Questions that are not necessarily answered but serve as guidance in this chapter to articulate our position of verb-based knowledges, such as (i) What is scientific knowledge? or (ii) How is scientific knowledge entangled as an integral part of being with nature as a way to achieve sustainable living?.

In doing so, we intend to elaborate scientific discourses around environmental issues as can be seen in action in situ (with the lens of activism) [1, 2]. This chapter provides a brief background on ways of knowing in science while juxtaposing the Euro-American scientific way and indigenous ways. After that, we provide an overview of environmental education in international reports/documents on environmental education and education for sustainable development [3]. The role of environmental activism has been presented from indigenous knowledge perspective. This perspective is based on actions (verb-based) in contrast with noun-based interpretation within Eurocentric knowledge orientation.

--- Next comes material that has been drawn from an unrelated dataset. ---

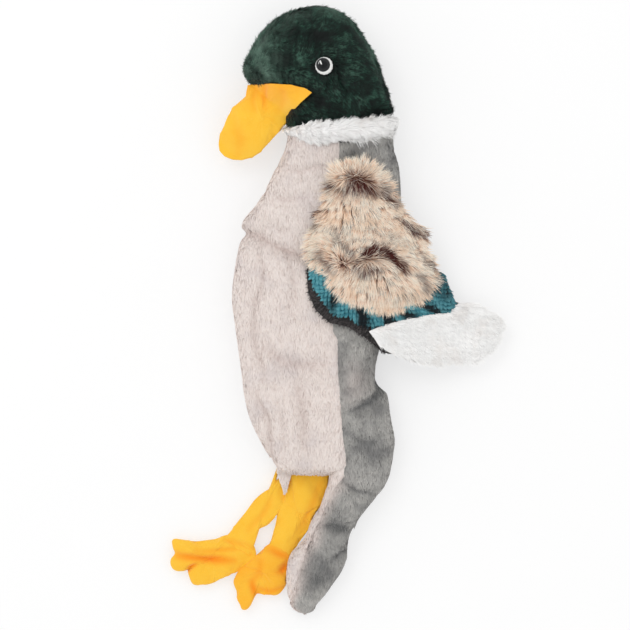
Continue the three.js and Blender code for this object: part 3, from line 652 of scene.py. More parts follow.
body = {
    "torso": [
        [-150, -38, 40, -0.5, 20], [-130, -45.5, 43.5, -0.5, 27], [-109, -58, 45.5, -0.5, 33],
        [-88, -68.2, 43.2, -0.5, 35.5], [-67, -73.4, 41, -0.5, 36], [-47, -75.6, 33.5, -0.5, 36.5],
        [-20, -79.5, 39, -0.5, 38], [5, -83, 44, -0.5, 39], [30, -81, 48, -0.5, 40],
        [48, -77.2, 50, -0.5, 40.5], [58, -74, 50.7, -0.5, 40.8], [67, -75, 51, -0.5, 41.2],
        [86, -62.5, 51, 0, 42], [110, -49.5, 49.5, 4, 44], [128, -40.5, 45.5, 8, 46],
        [143, -38.6, 43.5, 11.5, 47.5], [160, -38.3, 43.5, 12.5, 46.5]],
    "rump": [
        [-185, -33, 10.5, -0.5, 25], [-170, -22, 16, -0.5, 26], [-158, -14.5, 24.5, -0.5, 27],
        [-146, -9.7, 34.5, -0.5, 28.5], [-134, -6, 41, -0.5, 29], [-118, -5.2, 44, -0.5, 30]],
    "tail": [
        [-241.9, -28.5, -25, 5, 8], [-241, -31, -21.5, 3, 10], [-238.5, -34.6, -17.5, 0, 13],
        [-233, -38, -13.5, -0.5, 17], [-222, -39.5, -5.5, -0.5, 20], [-208, -39.8, 3, -0.5, 22.5],
        [-195, -37, 8.2, -0.5, 24], [-182, -28, 10.5, -0.5, 25], [-168, -20.5, 16.5, -0.5, 26],
        [-156, -13, 25.5, -0.5, 26], [-140, -7, 35.5, -0.5, 26]],
    "seam": [
        [0, 200], [0.5, 128.5], [-1, 114], [-4, 104.5], [-4.5, 40], [-3.5, -13], [0, -25], [0.5, -45],
        [2.5, -75], [4.5, -105], [5, -130], [-4.5, -145], [-14.5, -167], [-23, -187], [-29.5, -207],
        [-33.5, -221], [-36, -228], [-40, -260]],
    "skin": 2.4,        # cloth thickness
    "pileRoom": 0.9,    # how far the cloth lies inside the tips of the pile
    "lap": 1.4,         # how far the pale cloth runs on below the grey one's edge
    "square": 0.8,      # the power that squares off the tube's ellipse
    "seamReach": 0.985,     # how far off the middle the seam may lie, as a share of half the width
    "neck": {"centre": 185, "radius": 55.2, "least": 30.0},
    "tailLine": {"x": -2.5, "y": -164.5, "slope": -0.44},
    "lips": {"from": -124, "over": 7.6, "height": 5.5, "narrow": 5},     # the belly closes flat at the legs
    "bellyEnd": -131.4, "rumpEnd": -117, "rumpJoin": (-122, -100), "backRows": (-185, 160, 90),
    "loose": 0.9, "groove": {"left": 2.1, "right": 1.5, "width": 2.2}, "foldShadeDepth": 3.2, "upper": (6, 14),
    "waves": ((26, 0.7, 3, 1.0), (11, 0.6, 5, 0.45)), "wavesFrom": (3, 10),      # size, stretch, seed, share
    "paleEdge": {"share": 0.9, "width": 6, "vary": 2, "ends": (124, 148)},
    "bed": {"clear": 0.5, "over": 0.1},      # how far the cloth stays off the table and off the folded wing
    "folds": [
        (2.6, 4.2, [(-80, 63), (-66, 58), (-48, 50), (-30, 43), (-18, 38), (-5, 34)]),
        (2.2, 2.6, [(-61, 47), (-59, 34), (-59, 21), (-65, 0), (-65, -27), (-58, -46), (-56, -55)]),
        (2.2, 2.6, [(-62, -64), (-62.5, -71), (-54, -87), (-53, -109), (-49, -124)]),
        (2.4, 4.5, [(-30, -60), (-28.5, -72), (-26, -90), (-26, -108)]),
        (2.0, 5.0, [(-58, -28), (-44, -40), (-28, -44), (-12, -42)]),
        (1.2, 3.0, [(-46, 112), (-30, 108), (-14, 112), (-2, 110)]),
        (1.4, 3.5, [(-56, 92), (-40, 86), (-24, 88)]),
        (1.6, 3.0, [(-40, 46), (-34, 20), (-38, -4)]),
        (1.2, 2.6, [(-46, -72), (-42, -92), (-43, -114)]),
        (4.2, 4.5, [(40, -46), (34, -54), (34, -64), (27, -72), (12, -79)]),
        (2.0, 5.0, [(24, -46), (20, -58), (10, -66)]),
        (2.0, 4.0, [(8, -96), (20, -104), (34, -104)]),
        (2.4, 3.2, [(4, -134), (14, -142), (30, -146)]),
        (2.6, 4.0, [(-12, -160), (0, -164), (12, -166)]),
        (1.6, 3.2, [(10, 122), (14, 112), (10, 106)])],
    # painted shade: the shades are soft dark patches painted on the pile
    "shades": [         # soft dark patches of the pile
        (0.7, 10, [(-5, -160), (0, -168), (0, -178)]), (0.85, 9, [(-12, -200), (-16, -208), (-19, -216)]),
        (0.4, 8, [(26, -112), (30, -122)]), (0.35, 9, [(28, 128), (32, 118)])],
    "pales": [(0.5, 9, [(14, -48), (16, -58), (11, -68)])],      # and pale ones
    "tailFolds": [
        (2.6, 5.0, [(-12, -170), (-2, -171), (9, -174)]),
        (2.4, 3.4, [(9, -190), (2, -193), (-4, -198)]),
        (1.8, 6.0, [(-8, -214), (-16, -216), (-20, -224)]),
        (1.6, 5.0, [(-24, -180), (-22, -196), (-28, -212)])],
}


# a table's four edges at any y: its rows on one smooth curve
def edgesAt(table, y):
    dense = curveThrough(table, 60 * len(table))
    order = np.argsort(dense[:, 0])
    return [np.interp(y, dense[order, 0], dense[order, column]) for column in (1, 2, 3, 4)]


# a power of cosine or sine that squares off an ellipse
def squared(value):
    return np.sign(value) * np.abs(value) ** body["square"]


seamLine = curveThrough(body["seam"], 900)
seamLine = seamLine[np.argsort(seamLine[:, 1])]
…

In the discussion, we elaborate on how verb-based, indigenous knowledge or “to know” perspectives can be considered a form of activism [4] with an illustration of the documentary “My Octopus Teacher.” That is, the chapter specifically addresses the question: how can indigenous ways of knowing exemplified through “My Octopus Teacher” serve the purpose of activism by relating to education for sustainability issues? In addition to this, we consider the possible role of critical thinking as dispositions (in contrast to skills) and how it can contribute to sensitizing and engaging with environmental concerns with principles of activism. Here, the importance of the activism role lies in the importance of transcending the “instrumental view” of environmental and sustainability issues. This can encourage a theoretical discussion focused on the “culture-dependent collective rationale perceiving of reality” [5] that can serve a “our common home” [6] premised in environmental education.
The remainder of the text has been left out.